In dystopias of neglect, scarce resources and opportunities go to those who are inside the system and sophisticated techniques/technologies are employed to ensure the exclusion of all others. The injustice is not in how people inside these societies are treated but in how “social sorting” is conducted to determine who has a right to participate in the system at all. The victims of the system are outsiders to its world of privilege left to fend for themselves.

The dystopia of control reflects a rather conservative fear of losing the freedom and privilege that one already has, while the dystopia of neglect stems from a fear of being permanently shut out from the opportunities one has yet to access. The dystopia of neglect is the present made permanent—the rigidification of existing global inequalities.

(Code 46 and Sleep Dealer also both recently tackled the theme of neglect [2008].)

Elysium Healthcare

Technology is not Sinister but also not Neutral

In many dystopian narratives, technology itself becomes the antagonist. This ludditic impulse is most evident in The Matrix (1999),where technology controls not only the social order but also the very fabric of (simulated) reality. In such films, freedom depends on whether the characters manage to destroy the technologies used to oppress them.

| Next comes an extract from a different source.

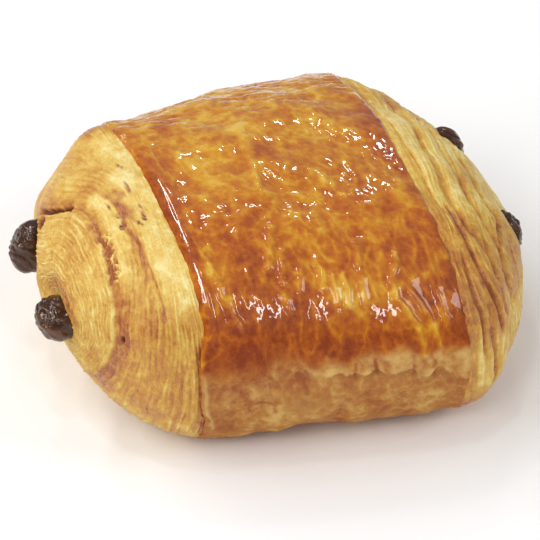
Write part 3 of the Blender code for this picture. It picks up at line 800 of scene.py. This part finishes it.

While near-future technologies are used to facilitate oppression in Elysium, the characters have no interest in destroying that technology. Instead, they are fighting to share access to and control of the technology. The protagonists’ main motivation, in fact, is that they need Elysium’s technology to improve their lives, particularly the medical regeneration stations that can cure virtually any ailment. Once the protagonists manage to seize control of the central computer system, it automatically deploys mobile healthcare units back to Earth to treat all the new people it now registers as citizens.

Elysium also avoids simplistically portraying technology as politically-neutral. For example, the program implanted into the lead protagonist’s head is lethal when extracted. This technology intrinsically inhibits sharing and is thus anti-democratic. The protagonists are not simply interested in technology for technology’s sake; rather they are specifically interested in the technologies that promote democratic and humanist values.